My new OSFR system has become much cleaner, and the combat is faster. Equipping characters became as easy as a B/X game. Why wear light armor? Well, my undercover space cops need to look like they are dressing normally so they take the best civilian protection they can get without looking suspicious. If they need heavier, they can break out the tactical vests in the trunk of their hovercar. Otherwise, you fight with what you got and hope your DEX modifier to AC makes a difference - and take cover when you can!

Since I am also binge-watching Miami Vice, the idea of star cops fighting evil alien infiltrators and their plans to overthrow society from within appeals to me, especially with that 1980s influence. My star cops will mostly have civilian protection and smaller handguns and go undercover to bust the subversive alien bad guys and their nefarious plots.

But what I came away with during my gunfight testing was a sense of visceral action in an OSR game that I did not know it had or I assumed it didn't. AA has a critical hit and recoil system that reminds me of the original Top Secret game. For every shot (with specific weapons), you accumulate a recoil penalty that adds to your target's AC. I had a thug with a handgun (like your typical 9mm, ROF 3, recoil 3) fighting a space cop with a laser pistol (ROF 2, no recoil). Now, that recoil penalty rolls over to the next turn unless you spend a turn pausing fire and resetting your aim. The rules say cumulative penalty, but I rule it rolls over like the original Top Secret game.

Critical hits in AA explode, which means you get an extra exploding d6 die of damage to every critical hit, and every critical hit automatically hits—regardless of armor. So I had the thug blasting away at my star cop, and both sides to cover, which meant their ACs were up in the 16 to 18 range, and the thug's recoil meant he was spraying shots and hoping for crits. Sometimes, he would reset his recoil or take his chances and aim - firing at the end of the turn at a +2. He did get hits in, and both of them were wearing light protective civilian armor, so his d10 damage would put some hurt in on my agent. Considering my agent had 10 hp, and the thug was 6, the agent won most of the time.
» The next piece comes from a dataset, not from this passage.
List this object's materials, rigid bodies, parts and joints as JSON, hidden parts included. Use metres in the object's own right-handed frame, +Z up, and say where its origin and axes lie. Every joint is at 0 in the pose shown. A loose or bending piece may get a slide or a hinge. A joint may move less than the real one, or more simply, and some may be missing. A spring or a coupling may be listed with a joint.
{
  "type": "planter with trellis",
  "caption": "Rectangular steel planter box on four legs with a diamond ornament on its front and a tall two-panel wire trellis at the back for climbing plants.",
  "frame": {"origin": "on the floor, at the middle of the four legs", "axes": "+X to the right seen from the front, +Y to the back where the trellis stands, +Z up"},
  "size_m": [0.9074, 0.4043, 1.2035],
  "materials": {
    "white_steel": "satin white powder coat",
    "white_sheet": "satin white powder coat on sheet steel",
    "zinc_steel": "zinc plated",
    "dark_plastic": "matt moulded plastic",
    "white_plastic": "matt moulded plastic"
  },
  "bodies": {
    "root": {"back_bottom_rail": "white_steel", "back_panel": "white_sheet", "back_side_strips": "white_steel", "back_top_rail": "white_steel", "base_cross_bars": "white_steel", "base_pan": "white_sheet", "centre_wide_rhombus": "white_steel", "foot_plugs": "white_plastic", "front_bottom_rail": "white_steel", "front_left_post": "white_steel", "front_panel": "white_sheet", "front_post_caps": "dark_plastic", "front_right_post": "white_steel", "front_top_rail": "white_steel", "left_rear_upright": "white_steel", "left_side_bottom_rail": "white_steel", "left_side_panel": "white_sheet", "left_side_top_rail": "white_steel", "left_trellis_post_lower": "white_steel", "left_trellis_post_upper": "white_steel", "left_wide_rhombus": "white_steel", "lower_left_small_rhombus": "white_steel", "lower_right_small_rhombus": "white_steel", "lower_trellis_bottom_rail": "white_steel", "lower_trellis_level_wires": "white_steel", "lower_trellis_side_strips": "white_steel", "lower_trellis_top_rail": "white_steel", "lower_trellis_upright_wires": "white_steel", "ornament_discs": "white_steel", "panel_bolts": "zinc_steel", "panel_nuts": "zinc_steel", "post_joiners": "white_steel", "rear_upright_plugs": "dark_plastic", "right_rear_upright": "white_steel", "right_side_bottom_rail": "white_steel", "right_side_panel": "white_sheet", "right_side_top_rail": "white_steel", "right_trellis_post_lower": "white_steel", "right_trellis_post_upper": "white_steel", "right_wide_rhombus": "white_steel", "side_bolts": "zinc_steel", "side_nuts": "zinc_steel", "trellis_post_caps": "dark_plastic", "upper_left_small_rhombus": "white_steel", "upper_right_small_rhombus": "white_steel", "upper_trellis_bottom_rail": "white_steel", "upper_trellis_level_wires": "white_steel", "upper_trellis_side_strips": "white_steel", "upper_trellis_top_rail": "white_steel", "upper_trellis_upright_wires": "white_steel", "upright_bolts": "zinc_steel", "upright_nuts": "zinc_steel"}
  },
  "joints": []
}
But there was a moment there. One turn, my agent rolled a crit, blowing the thug away with a 15-damage shot. I rolled a hit location on one of my hit location dice and got a right arm. B/X and OSR rules typically don't have hit locations or critical effect charts (Rolemaster being the best known). So I was sitting there with an overwhelming result of overkill damage. What do I do with that?

This is where the OSR shines.

The referee decides what happens - not a chart, hit location result, or detailed set of rules for overkill. You don't need any of it. Your mind is much more imaginative than any "overly detailed set of rules" could ever provide you.

Just trust it.

Make up what happens.

Even a hit that takes away a few hit points could force a save to drop a weapon or knock someone from cover. A lot can happen in combat, and a game master's ability to "make -ish up" when damage occurs is the art of being a great game master. Hit point damage is not just hit point damage. A near miss can spray bits of concrete in your face, forcing you to deal with a turn of blindness. A non-lethal hit to the leg could knock you off balance. Hit point damage "opens the door" to many referee-inspired rulings.

This is the art of game mastering.

If you refuse to embrace it and just be like a DVD player for your group, you suck as a game master, you are not playing the game, and the players don't need you - they could handle all this themselves. They frankly don't need you. This is sort of the feeling that 5E pushes the "DM as a DVD player," and it sucks the life out of the game.

5E denies the role of the game master and forces him "not" to play. A 5E DM is the referee in a Magic The Gathering tournament, making rulings on cards and situations with the official rulebook. They do not get to play. And it sucks. The most significant difference between the OSR and 5E is the role of the referee during play, and this situation with my test combats perfectly highlights it.

The thug's arm was vaporized, flew apart into many chunks of flaming meat and bone, and was set on fire. He ran screaming into the street behind the planter he was behind and collapsed. A game like GURPS or Rolemaster does not have that result for an overkill damage roll, but I made it up.

And the ruling stands.

That is what happened.

I am the referee, and this is how I get to play, too.

He took 15 points of damage and only had 6 hit points. And I know in AA, death immediately happens at -10, and he was technically at -9 - so he could be alive for one turn until the fire damage gets him. It is a minor point that a quick-thinking player could take advantage of. They could save him if they put him out and stabilize him. If he recovers, he will have a cyber arm and scars all over his body, but that is the breaks of fighting star cops armed with laser pistols.

Like in Miami Vice, he may show up in a later season looking for revenge, with those cool scars, cyber arm, and a dozen levels under his belt as he worked hard to become the campaign's next major villain hiding in the shadows.

As a referee, I get to do that too.

That doesn't happen in 5E, GURPS, Rolemaster, or many other games. You are either constrained by the referee's role or by the overly detailed rules that limit your imagination.

And this certainly doesn't happen in Star Frontiers, Traveller, or Space Opera unless the referee has this old-school mindset. Today's players are too limited by the rules, and they can "see" what I am describing. They play classic games like they would play 5E and wonder what the big deal is. The referee, being trained in 5E, shrugs and says at least 5E has more rules to adjudicate. The entire point of the game is missed because the training and art of playing the game are entirely wrong.

These moments only happen in an OSR game.

With an OSR mindset.

And it happens because the referee is allowed to play.